> YOUR TASK: Copy the data exactly from the line that contains "grip_cover();" through the line that contains "bpy.data.objects.remove(obj)", keeping both end lines and leaving out everything else.

> MATERIAL:

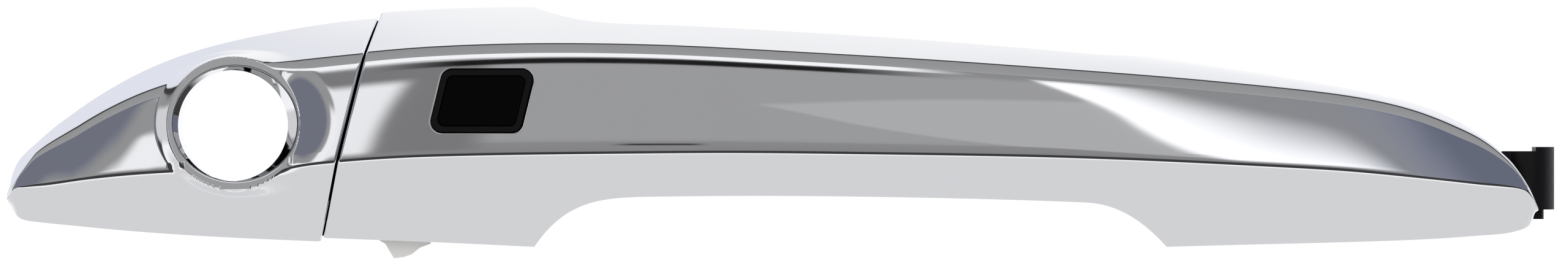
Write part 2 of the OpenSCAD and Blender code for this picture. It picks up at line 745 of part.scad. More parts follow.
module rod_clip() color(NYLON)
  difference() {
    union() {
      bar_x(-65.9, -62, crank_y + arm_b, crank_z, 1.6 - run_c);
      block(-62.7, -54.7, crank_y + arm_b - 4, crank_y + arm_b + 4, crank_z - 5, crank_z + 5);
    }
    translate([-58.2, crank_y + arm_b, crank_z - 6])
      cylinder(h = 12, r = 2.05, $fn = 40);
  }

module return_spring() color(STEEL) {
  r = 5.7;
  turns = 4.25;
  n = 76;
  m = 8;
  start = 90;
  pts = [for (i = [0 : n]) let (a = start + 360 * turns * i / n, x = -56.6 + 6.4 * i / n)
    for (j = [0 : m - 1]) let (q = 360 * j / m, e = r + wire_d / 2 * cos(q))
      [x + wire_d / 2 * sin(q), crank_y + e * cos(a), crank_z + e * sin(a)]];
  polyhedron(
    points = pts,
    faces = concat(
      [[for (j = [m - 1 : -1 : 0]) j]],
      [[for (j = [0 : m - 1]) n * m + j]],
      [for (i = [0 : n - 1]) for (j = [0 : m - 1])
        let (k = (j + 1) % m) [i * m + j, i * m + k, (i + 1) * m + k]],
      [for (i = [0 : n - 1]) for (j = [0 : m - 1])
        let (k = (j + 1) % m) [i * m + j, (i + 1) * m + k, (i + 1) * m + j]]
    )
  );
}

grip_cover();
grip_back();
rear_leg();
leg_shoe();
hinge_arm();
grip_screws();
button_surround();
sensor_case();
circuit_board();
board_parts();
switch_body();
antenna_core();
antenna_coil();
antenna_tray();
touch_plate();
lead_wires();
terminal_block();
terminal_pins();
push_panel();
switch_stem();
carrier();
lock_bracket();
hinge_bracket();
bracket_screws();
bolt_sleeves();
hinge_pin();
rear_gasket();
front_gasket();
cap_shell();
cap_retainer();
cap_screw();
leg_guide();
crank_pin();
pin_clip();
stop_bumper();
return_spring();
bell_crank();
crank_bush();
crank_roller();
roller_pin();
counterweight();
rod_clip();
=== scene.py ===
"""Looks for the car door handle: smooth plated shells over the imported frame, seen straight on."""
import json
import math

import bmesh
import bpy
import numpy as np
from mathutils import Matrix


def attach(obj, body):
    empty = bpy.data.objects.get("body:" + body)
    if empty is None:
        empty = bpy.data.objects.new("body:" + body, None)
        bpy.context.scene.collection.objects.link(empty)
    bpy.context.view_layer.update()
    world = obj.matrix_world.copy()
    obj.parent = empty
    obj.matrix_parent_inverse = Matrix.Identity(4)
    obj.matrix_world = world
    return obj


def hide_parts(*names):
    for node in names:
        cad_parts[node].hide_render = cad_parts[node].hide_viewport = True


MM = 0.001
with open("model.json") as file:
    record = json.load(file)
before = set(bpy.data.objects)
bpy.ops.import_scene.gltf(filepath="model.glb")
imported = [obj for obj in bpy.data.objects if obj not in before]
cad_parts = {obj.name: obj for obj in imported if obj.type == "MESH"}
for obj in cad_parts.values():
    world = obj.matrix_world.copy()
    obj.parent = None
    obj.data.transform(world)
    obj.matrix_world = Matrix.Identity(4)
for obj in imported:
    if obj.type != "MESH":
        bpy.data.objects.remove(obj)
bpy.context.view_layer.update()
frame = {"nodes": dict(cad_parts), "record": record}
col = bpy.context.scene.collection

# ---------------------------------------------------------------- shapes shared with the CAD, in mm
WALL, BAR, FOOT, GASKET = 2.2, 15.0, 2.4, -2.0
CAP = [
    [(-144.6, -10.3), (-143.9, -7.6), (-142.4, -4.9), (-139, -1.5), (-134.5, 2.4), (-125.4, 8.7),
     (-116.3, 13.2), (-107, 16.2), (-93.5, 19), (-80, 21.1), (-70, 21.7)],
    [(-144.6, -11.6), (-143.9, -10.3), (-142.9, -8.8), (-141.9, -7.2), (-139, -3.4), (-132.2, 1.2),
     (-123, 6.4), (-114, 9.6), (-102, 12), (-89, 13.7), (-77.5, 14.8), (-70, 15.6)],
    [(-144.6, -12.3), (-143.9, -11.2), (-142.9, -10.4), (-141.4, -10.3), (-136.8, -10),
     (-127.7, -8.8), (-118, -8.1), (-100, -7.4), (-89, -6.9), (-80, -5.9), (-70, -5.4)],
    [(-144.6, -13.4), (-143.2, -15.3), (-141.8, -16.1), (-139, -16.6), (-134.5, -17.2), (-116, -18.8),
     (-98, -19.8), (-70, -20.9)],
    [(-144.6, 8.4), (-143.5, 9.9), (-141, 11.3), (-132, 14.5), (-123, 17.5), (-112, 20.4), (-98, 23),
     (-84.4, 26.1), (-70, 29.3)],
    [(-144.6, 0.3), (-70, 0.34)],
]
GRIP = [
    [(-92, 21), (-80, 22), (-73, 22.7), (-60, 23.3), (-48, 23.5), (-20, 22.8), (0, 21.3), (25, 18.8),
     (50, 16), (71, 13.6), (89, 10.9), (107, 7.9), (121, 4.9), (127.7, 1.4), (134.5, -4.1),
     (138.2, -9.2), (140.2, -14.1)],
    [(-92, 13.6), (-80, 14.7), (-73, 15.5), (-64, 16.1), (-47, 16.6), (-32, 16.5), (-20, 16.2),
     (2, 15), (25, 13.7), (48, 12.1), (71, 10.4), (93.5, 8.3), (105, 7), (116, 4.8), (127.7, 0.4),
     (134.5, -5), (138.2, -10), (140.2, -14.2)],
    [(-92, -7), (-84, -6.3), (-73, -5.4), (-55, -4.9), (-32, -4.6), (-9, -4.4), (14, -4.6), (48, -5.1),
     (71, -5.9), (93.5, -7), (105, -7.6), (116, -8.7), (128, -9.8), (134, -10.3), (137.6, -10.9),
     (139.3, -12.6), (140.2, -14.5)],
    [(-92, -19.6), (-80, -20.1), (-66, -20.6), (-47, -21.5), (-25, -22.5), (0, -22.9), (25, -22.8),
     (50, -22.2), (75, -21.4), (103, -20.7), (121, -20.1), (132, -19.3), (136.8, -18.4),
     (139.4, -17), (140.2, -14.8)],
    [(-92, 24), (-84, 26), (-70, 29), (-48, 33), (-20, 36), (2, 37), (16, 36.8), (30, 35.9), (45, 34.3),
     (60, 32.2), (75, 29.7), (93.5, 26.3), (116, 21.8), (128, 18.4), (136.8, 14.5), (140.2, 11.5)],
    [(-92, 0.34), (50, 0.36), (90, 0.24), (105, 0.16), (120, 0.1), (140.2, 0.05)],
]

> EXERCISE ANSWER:
grip_cover();
grip_back();
rear_leg();
leg_shoe();
hinge_arm();
grip_screws();
button_surround();
sensor_case();
circuit_board();
board_parts();
switch_body();
antenna_core();
antenna_coil();
antenna_tray();
touch_plate();
lead_wires();
terminal_block();
terminal_pins();
push_panel();
switch_stem();
carrier();
lock_bracket();
hinge_bracket();
bracket_screws();
bolt_sleeves();
hinge_pin();
rear_gasket();
front_gasket();
cap_shell();
cap_retainer();
cap_screw();
leg_guide();
crank_pin();
pin_clip();
stop_bumper();
return_spring();
bell_crank();
crank_bush();
crank_roller();
roller_pin();
counterweight();
rod_clip();
=== scene.py ===
"""Looks for the car door handle: smooth plated shells over the imported frame, seen straight on."""
import json
import math

import bmesh
import bpy
import numpy as np
from mathutils import Matrix


def attach(obj, body):
    empty = bpy.data.objects.get("body:" + body)
    if empty is None:
        empty = bpy.data.objects.new("body:" + body, None)
        bpy.context.scene.collection.objects.link(empty)
    bpy.context.view_layer.update()
    world = obj.matrix_world.copy()
    obj.parent = empty
    obj.matrix_parent_inverse = Matrix.Identity(4)
    obj.matrix_world = world
    return obj


def hide_parts(*names):
    for node in names:
        cad_parts[node].hide_render = cad_parts[node].hide_viewport = True


MM = 0.001
with open("model.json") as file:
    record = json.load(file)
before = set(bpy.data.objects)
bpy.ops.import_scene.gltf(filepath="model.glb")
imported = [obj for obj in bpy.data.objects if obj not in before]
cad_parts = {obj.name: obj for obj in imported if obj.type == "MESH"}
for obj in cad_parts.values():
    world = obj.matrix_world.copy()
    obj.parent = None
    obj.data.transform(world)
    obj.matrix_world = Matrix.Identity(4)
for obj in imported:
    if obj.type != "MESH":
        bpy.data.objects.remove(obj)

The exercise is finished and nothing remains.